Note from the GhettoGround: Western Union is located always at the epicenter of gritty hopelessness. The future isn’t frosted glass, brand-name drinking water, self-mowing lawns or free-floating graphic display.  That shit’s for the rich and the untroubled.  Real technology happens in the trenches; the run-down shit-show shanty shops where middle-aged African-American women with etched faces and an ironmonger’s breasts will test and weigh your gold jewelry in exchange for low-grade cell phones, knock-off cologne and pirated DVDs purchased from the bulletproof stall near the exit covered in Spanish warnings. (For some reason, she had the word ‘Scorpio’ tattooed on her wrist.  Talk about wearing your heart on your sleeve…)  Shallow luxuries sell first and fast.

The following commercial loops on the big screen TV: Carefully-cast actors apply for a new credit card – no background check and pre-paid, of course – and suddenly they’re catapulted into a life of unspecific wealth; stepping forth from limousines to the fantastic thunderstorm of flashbulbs, slipping behind velvet ropes with the ease of the manor born, spontaneous noblesse oblige attending A-list parties where EVERYONE looks simply AMAZING and they’re all having THE. BEST. TIME. EVER.  Lots of dental work, new suits, designer shoes and artisanal tits.

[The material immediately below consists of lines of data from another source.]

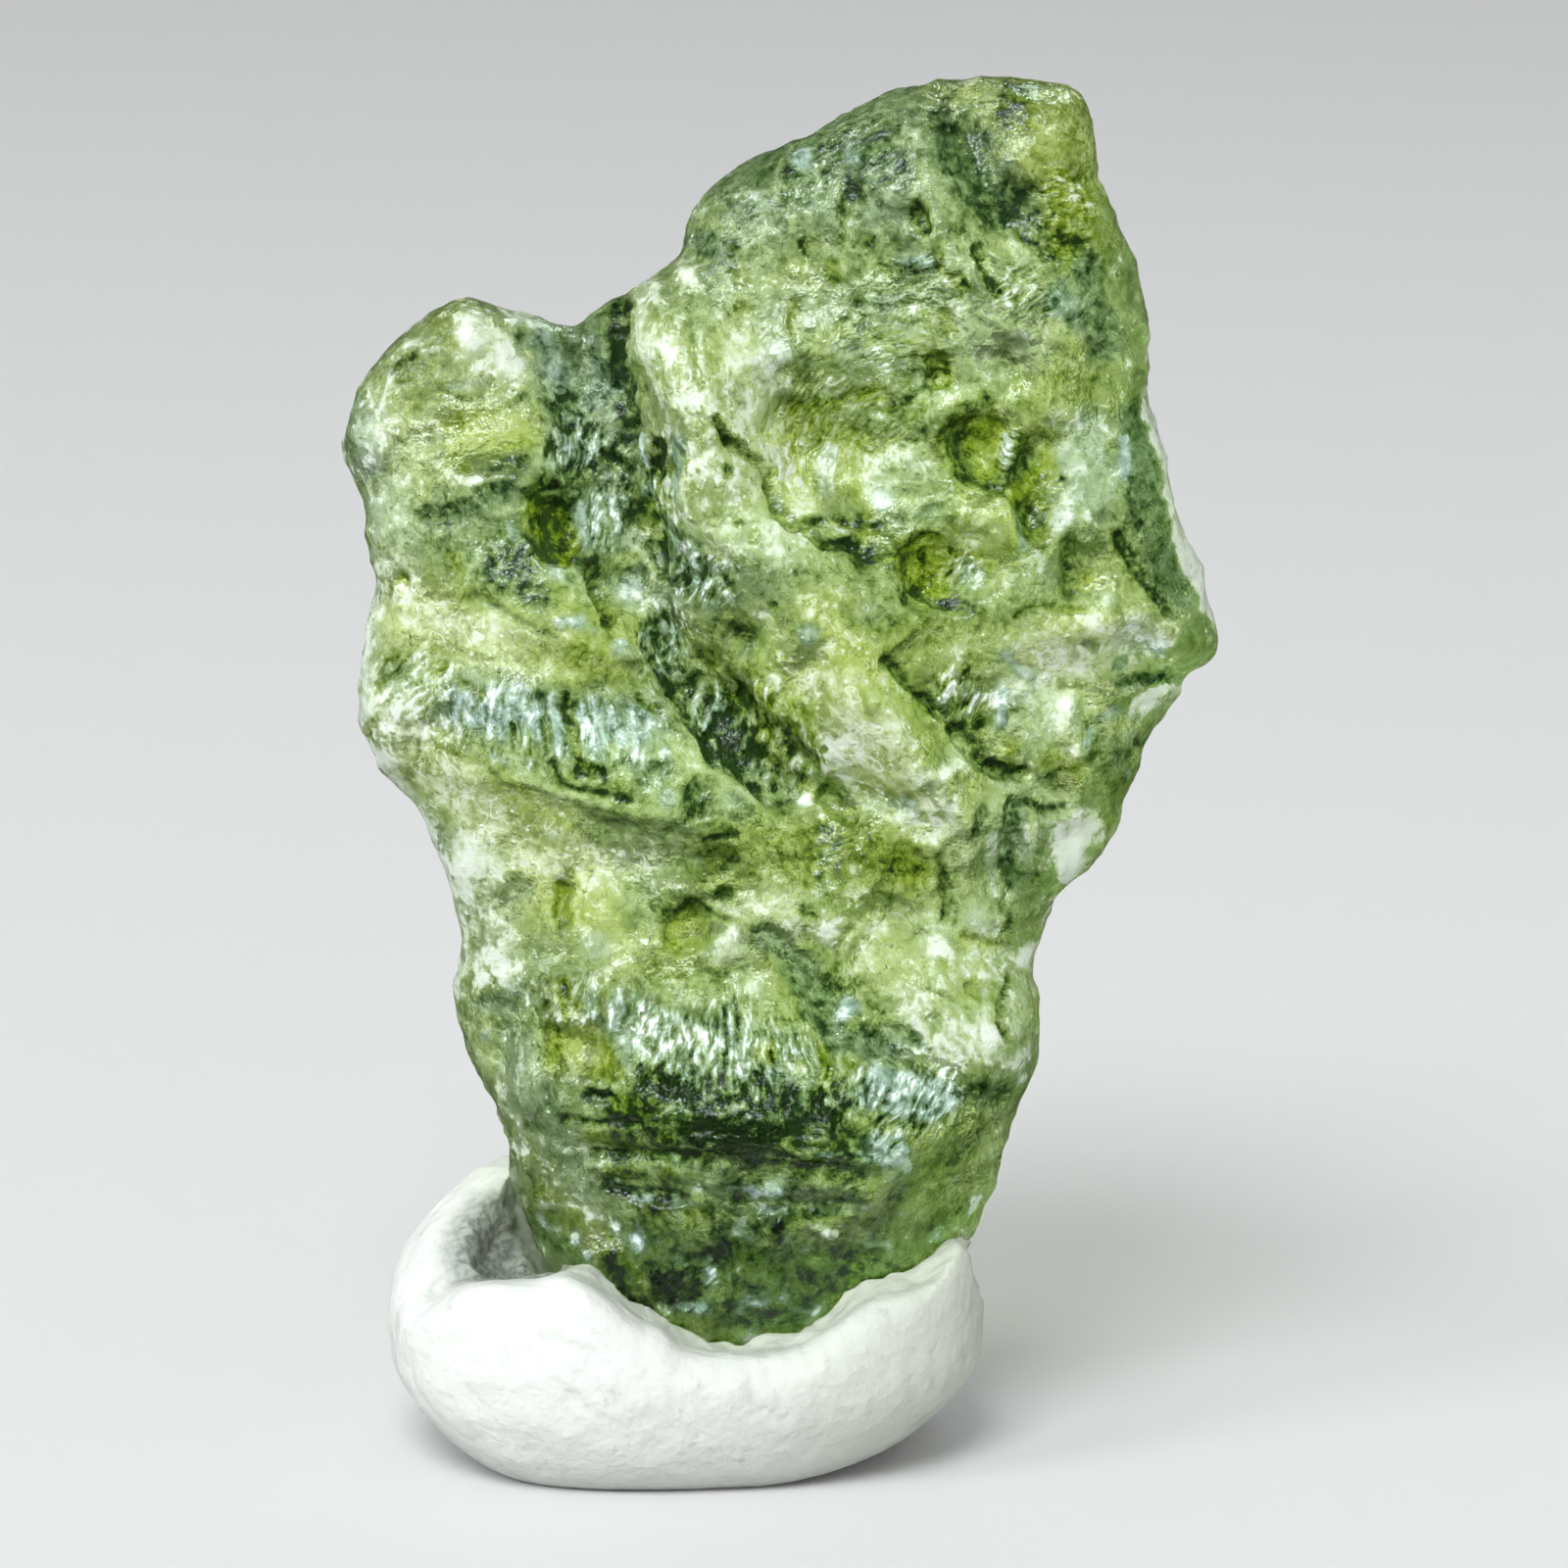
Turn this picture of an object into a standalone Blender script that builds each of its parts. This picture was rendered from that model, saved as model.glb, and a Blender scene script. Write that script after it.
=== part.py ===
"""A moldavite specimen: one piece of etched green tektite glass, standing in a pressed pad of white putty.

The shapes are worked out in millimetres, and the last step turns each of them into metres. +X is to the right
of the stone's best face, +Y points to its back and +Z up. The origin is at the middle of the footprint, on the
surface that the pad stands on.
"""

import math

import bmesh
import bpy
import numpy as np
from mathutils import Matrix

METRES = 0.001

# ---------------------------------------------------------------- driving dimensions, in millimetres

# The stone's outline, seen square to its best face: x to the right, and the height up the stone. It runs
# clockwise from the left shoulder of the pad, over the two lobes and their notch, and round the buried tip.
OUTLINE = [
    (-5.5, 5.95), (-5.6, 6.5), (-5.9, 7.05), (-6.25, 7.75), (-6.5, 8.35), (-6.75, 9.3), (-6.65, 10.2),
    (-6.7, 11.2), (-6.9, 11.95), (-7.2, 12.6), (-7.5, 13.25), (-7.85, 13.7), (-8.25, 14.1), (-8.5, 14.65),
    (-8.7, 15.45), (-8.7, 16.15), (-8.45, 17.2), (-8.3, 17.8), (-8.35, 18.35), (-8.5, 18.95), (-8.45, 19.5),
    (-8.55, 19.85), (-8.85, 20.6), (-8.75, 21.3), (-8.55, 21.95), (-8.15, 22.65), (-7.55, 23.15), (-7.0, 23.55),
    (-6.55, 23.75), (-5.95, 23.55), (-5.35, 23.3), (-4.45, 23.1), (-4.05, 23.1), (-3.6, 23.55), (-2.65, 24.2),
    (-2.05, 24.65), (-1.95, 25.1), (-1.65, 25.7), (-1.3, 26.05), (-0.55, 26.55), (0.2, 26.9), (1.25, 27.4),
    (2.15, 27.85), (2.95, 28.1), (3.35, 28.2), (3.7, 28.15), (4.6, 28.2), (5.45, 28.1), (5.85, 27.9),
    (6.15, 27.45), (6.3, 26.95), (6.35, 26.25), (6.55, 25.75), (7.05, 24.75), (7.25, 23.9), (7.45, 23.05),
    (7.35, 22.65), (7.45, 21.8), (7.9, 20.1), (8.35, 18.25), (8.65, 17.3), (8.85, 16.7), (8.7, 16.4),
    (8.25, 16.05), (8.0, 15.55), (7.65, 15.15), (7.45, 14.45), (7.2, 13.75), (6.9, 13.25), (6.6, 12.5),
    (6.05, 11.95), (5.5, 11.5), (5.25, 10.8), (5.0, 9.9), (5.15, 9.3), (5.2, 8.5), (5.05, 7.6), (4.65, 6.4),
    (4.25, 5.35), (3.8, 4.5), (3.35, 3.65), (2.45, 2.75), (1.4, 2.1), (0.35, 1.65), (-0.95, 1.4), (-2.15, 1.6),
    (-3.4, 2.2), (-4.45, 3.1), (-5.15, 4.25), (-5.45, 5.25),
]

LEAN_BACK_DEG = 5.0  # the stone leans away from the side of its best face
RIM = 0.32  # half the thickness of the stone's edge
RIM_WAVES = [(5, 0.9, 0.3), (9, 2.3, 0.25), (16, 0.4, 0.2)]  # how that changes round it: waves, start, share
ROUNDING = 3.4  # how far in from the edge the stone reaches its full thickness
EDGE_LEFT_PLAIN = 0.9  # the relief fades out this near the edge, which keeps the outline
SLAB = 1.0  # half the thickness of the flat blank that is swelled into the stone
BLANK_CELL = 0.21  # size of the blank's even cells
STONE_TRIANGLES = 7300

# Broad swells of the half thickness: x, height, radius across, radius up, amount. The first is the whole stone.
PLAIN_HALF = 1.5
SWELLS = [
    (0.8, 16.5, 7.5, 10.0, 1.1),
    (-0.6, 6.5, 4.2, 4.6, 1.0),
    (4.0, 21.5, 3.2, 4.5, 0.35),
]

# Long forms of the best face: name, line, height (below zero for a groove), width to the left of the line and
# width to its right, looking along it.
FRONT_CREASES = [
    ("slanting valley",
     [(-4.3, 24.0), (-4.1, 22.9), (-3.5, 21.0), (-2.8, 19.0), (-2.1, 16.8), (-1.0, 15.1), (0.3, 13.9), (1.7, 13.0)],
     -1.15, 0.75, 1.3),
    ("bright ridge",
     [(-3.0, 25.0), (-2.6, 23.9), (-1.9, 21.8), (-1.2, 19.8), (0.1, 18.0), (1.7, 15.9), (3.3, 14.1), (4.7, 12.6)],
     0.75, 1.2, 0.8),
    ("left lobe sill", [(-7.2, 19.7), (-6.2, 19.9), (-4.9, 20.1)], 0.4, 0.7, 0.45),
    ("upper left ledge", [(-8.0, 18.3), (-6.9, 18.2), (-5.2, 17.6), (-3.8, 16.9), (-3.0, 16.3)], 0.45, 1.4, 0.6),
    ("middle ledge",
     [(-9.0, 15.3), (-7.9, 15.2), (-7.1, 15.0), (-5.9, 14.7), (-4.7, 14.3), (-3.1, 13.8), (-1.6, 13.5), (0.6, 12.6)],
     0.85, 1.9, 0.75),
    ("lower ledge",
     [(-5.9, 7.6), (-4.9, 7.4), (-3.2, 7.2), (-1.6, 7.0), (0.1, 6.8), (1.9, 6.5), (3.2, 7.2), (4.6, 8.0), (5.6, 8.6)],
     0.75, 2.2, 0.7),
    ("lower valley", [(-0.2, 11.1), (1.0, 9.9), (2.1, 8.9), (3.9, 7.9)], -0.55, 0.7, 0.6),
    ("right valley", [(2.1, 16.8), (2.8, 15.8), (3.7, 14.7), (4.8, 13.9), (6.0, 13.7)], -0.6, 0.9, 0.45),
    ("crown valley", [(3.7, 27.6), (4.0, 26.4), (4.5, 25.2), (4.2, 24.4)], -0.4, 0.6, 0.6),
    ("crown ridge", [(1.6, 27.0), (2.9, 25.6), (4.0, 24.4), (4.9, 23.0)], 0.25, 0.9, 0.5),
    ("foot groove, upper", [(-4.4, 6.6), (-2.9, 6.6), (-1.2, 6.3), (1.2, 6.1)], -0.32, 0.22, 0.3),
    ("foot groove, lower", [(-3.8, 5.9), (-2.4, 5.8), (-0.5, 5.5), (1.4, 5.5)], -0.32, 0.22, 0.3),
    ("foot ridge", [(-4.6, 4.6), (-3.0, 3.2), (-1.6, 2.3)], 0.3, 0.5, 0.5),
]

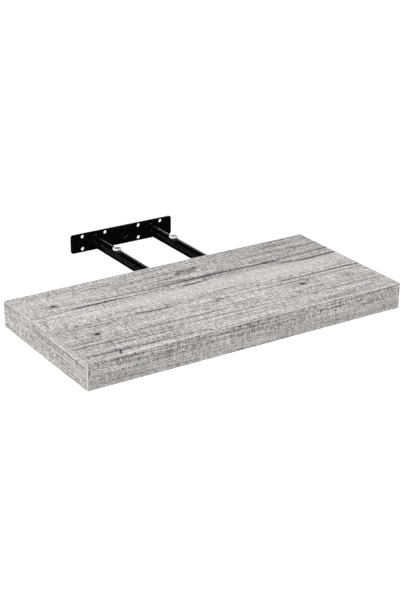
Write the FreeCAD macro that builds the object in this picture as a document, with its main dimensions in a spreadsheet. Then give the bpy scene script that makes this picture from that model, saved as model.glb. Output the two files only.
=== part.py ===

Everything is a goddamn giddy delight here; luxury is haughtily expected.

Not so for the skinny crackhead girl I pass on the corner; she forcefully expels what appears to be a half pint of sherbet ice cream onto the filthy pavement at my feet, glaring as I move away.  There is no champagne for her.  Her name is absent from the guest list.

What a fantastic fucking lie…

//

Accept transport to Pier 90.  Enter the Manhattan Cruise Ship Terminal.  It will be zombie-empty. Three separate but equally fresh-faced teenagers carrying approximately $1500 worth of automatic weapons will check your credentials as you pass, eyeing you suspiciously.  Take the cargo elevator to the ground floor.  Show your credentials to the minimum-wage security guard, he’ll usher you ahead of the waiting line.  Board a three-masted sailing vessel moored just ahead of a naval warship.  Politely decline all food and drink.  Remember, you have a job to do.  Smile and nod your way through the gathering crowd.  You have nothing of interest to offer this gentle mob; there are no rings of significance on your fingers, no gold on your shoulders.  Stow your gear, assemble your camera and find a vantage point to wait. Wrap the camera strap casually around your right wrist and don’t look at your watch or your phone.  Avoid appearing anxious.

In exactly thirty-three minutes, seven high-ranking naval officers from three different countries will board the vessel.  Photograph each of them as they arrive, ensuring best light and resolution.  Next, photograph four men dressed in woolen garb dating from the War of 1812.  When the time comes to depart, stow your gear and shake hands with the ship’s captain.  It’s only polite.  It will begin to rain immediately after.  Unfold a raincoat from your camera bag.  Exit the vessel and walk quickly to 51st street.  Hail the first cab you see.  Return to base.  Forward your imagery to November Yankee and await approval to disseminate to local media.

You’re done.  Go home.  Speak to no one about this.

//

Later: The girl behind the counter at the salad bar told me that I changed her life last night.  All I did was open my mouth and speak briefly about universal connection, the necessity for heartbreak in personal evolution and love at the sub-atomic level. Words came out of my mouth and I watched her eyes begin to tear up.  I don’t remember exactly what I said.